Christoph Hein neuer Roman "Glückskind mit Vater" liest sich wie eine Erläuterung zu Friedrich Nietzsche Spruchweisheit: "Was mich nicht umbringt, macht mich stärker." Heins zentrale Figur Konstantin Boggosch, der ein anderer sein will, wird doch immer wieder mit seiner eigentlichen Herkunft konfrontiert, die anzuerkennen er sich weigert. Es gelingt ihm nicht. Vergeblich besteht er darauf, Konstantin Boggosch zu sein - doch er bleibt der Sohn von Gerhard Müller und wurde am 14. Mai 1945 auf den Namen Konstantin Müller getauft.
Sein ganzes Leben lang versucht Boggosch, seine Herkunft zu verdrängen. Konfrontiert wird er mit seiner Biografie, als ihn eine Journalistin um ein Interview bittet. Die Tatsache, dass in der Kleinstadt G. vier Direktoren des städtischen Gymnasiums wohnen – einer von ihnen ist Boggosch – soll im Vordergrund eines Artikels stehen. Ihr wird er nichts aus seinem Leben erzählen und auch für ein Foto, das ihn zusammen den drei anderen Direktoren vor dem Gymnasium zeigen soll, steht er nicht zur Verfügung. Der Pensionär will sich nicht erinnern. Er muss es aber, als ihn die Kirchensteuerfahndung ausfindig macht. Eigentlich gibt es nichts, was sich zu erzählen lohnt, heißt es im Roman. Doch als Boggosch zu erzählen beginnt, steht unweigerlich die Frage im Raum, ob er wirklich nichts zu sagen hat.

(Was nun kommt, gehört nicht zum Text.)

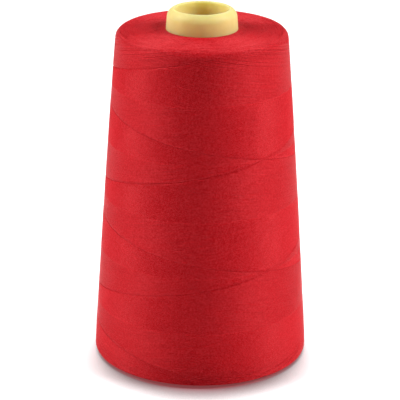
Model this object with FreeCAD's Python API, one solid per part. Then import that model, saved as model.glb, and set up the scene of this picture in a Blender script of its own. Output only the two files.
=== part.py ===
import FreeCAD, Part
import math
import os

# Cone of sewing thread: a moulded, tapered plastic core with a cross-wound package of thread on it.
# Millimetres. +Z up along the core's axis; the origin is the centre of the core's foot, where it stands.

# ---- Driving dimensions: the core ----
HALF_ANGLE = math.radians(4 + 20 / 60)  # taper of the core, the usual 4 deg 20 min
CORE_LENGTH = 148.2
TIP_RADIUS = 14.0                       # outside of the taper, carried up to the top plane
WALL = 1.8
BORE_RADIUS = 10.9                      # hole through the nose
NOSE_LAND = 9.0                         # height of the thick nose ring, measured down from the top
NOSE_STEP = 3.0                         # height over which the ring thins to the wall
NOSE_ROUND = 3.9                        # big outer rounding of the rim
BORE_ROUND = 0.7                        # small rounding where the rim meets the bore
FOOT_HEIGHT = 1.2
FOOT_BEAD = 1.3                         # how far the foot stands out past the taper
FOOT_ROUND = 0.4

# ---- Driving dimensions: details of the core ----
GRIP_GROOVES = 36                       # lengthwise grooves that hold the first layer of thread
GROOVE_DEPTH = 0.35
GROOVE_WIDTH = 0.9
GROOVE_MARGIN = 6.0                     # smooth land left at each end of the winding
RIBS = 6                                # short stiffening ribs inside the foot
RIB_HEIGHT = 13.0
RIB_THICKNESS = 1.4
RIB_DEPTH = 1.2
RIB_START = 1.0                         # height of the ribs' lower ends above the floor
NOTCH_WIDTH = 0.8                       # slot in the foot that catches the thread's first end
NOTCH_HEIGHT = 0.8

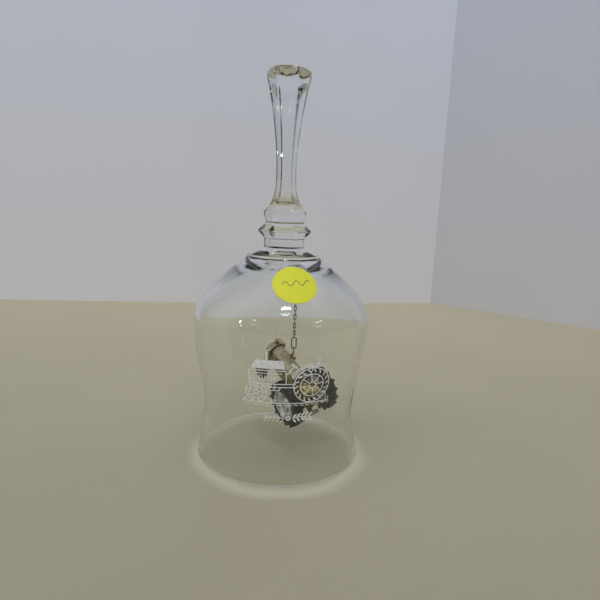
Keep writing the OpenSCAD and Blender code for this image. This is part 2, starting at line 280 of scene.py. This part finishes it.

Der Stoff hätte einen Erzähler gebraucht

An seine Vergangenheit will Boggosch nicht erinnert werden, weil sie überschattet wird von einem Vater, der einer der schlimmsten Kriegsverbrecher war, ein SS-Mann und Fabrikbesitzer, der plante, neben seinem Werk ein KZ bauen zu lassen. Wegen unvorstellbarer Gräueltaten war er nach dem Krieg in Polen gehenkt worden. Seine Frau nahm wieder ihren Mädchennamen an und es gelang ihr auch, den Namen ihrer beiden Söhne ändern zu lassen. Und sie blieb in der DDR.
Der Sohn dieses Vaters zu sein, erwies sich für Konstantin Boggosch als ein permanentes Unglück, denn der Vater verbaute ihm die Zukunft. Aber im Unglück hat er Glück: Nie stieg er in Positionen auf, in denen er sich mit der Macht hätte arrangieren müssen. Boggosch blieb die Armee erspart, dringlich wurde ihm davon abgeraten, einen Antrag auf Mitgliedschaft in der Partei zu stellen. Nur auf Umwegen fand Boggosch zu sich. Er musste Niederlagen einstecken und Rückschläge hinnehmen, aber die hatten ihr Gutes.
Christoph Hein, der Chronist ohne Botschaft, erweist sich ein weiteres Mal als Biograf. Nach "In seiner frühen Kindheit ein Garten", "Frau Paula Trousseau" und "Weiskerns Nachlass" legt er mit "Glückskind mit Vater" erneut einen Roman vor, in dem es um eine Lebensgeschichte geht. Es sind die Fakten, denen in diesem Roman Bedeutung geschenkt wird. Doch erweist sich dies als problematisch, da Heins Protagonist ein allzu nüchterner Berichterstatter ist. Er erzählt sein Leben nicht, sondern er berichtet. Dieser Stoff aber hätte einen Erzähler gebraucht.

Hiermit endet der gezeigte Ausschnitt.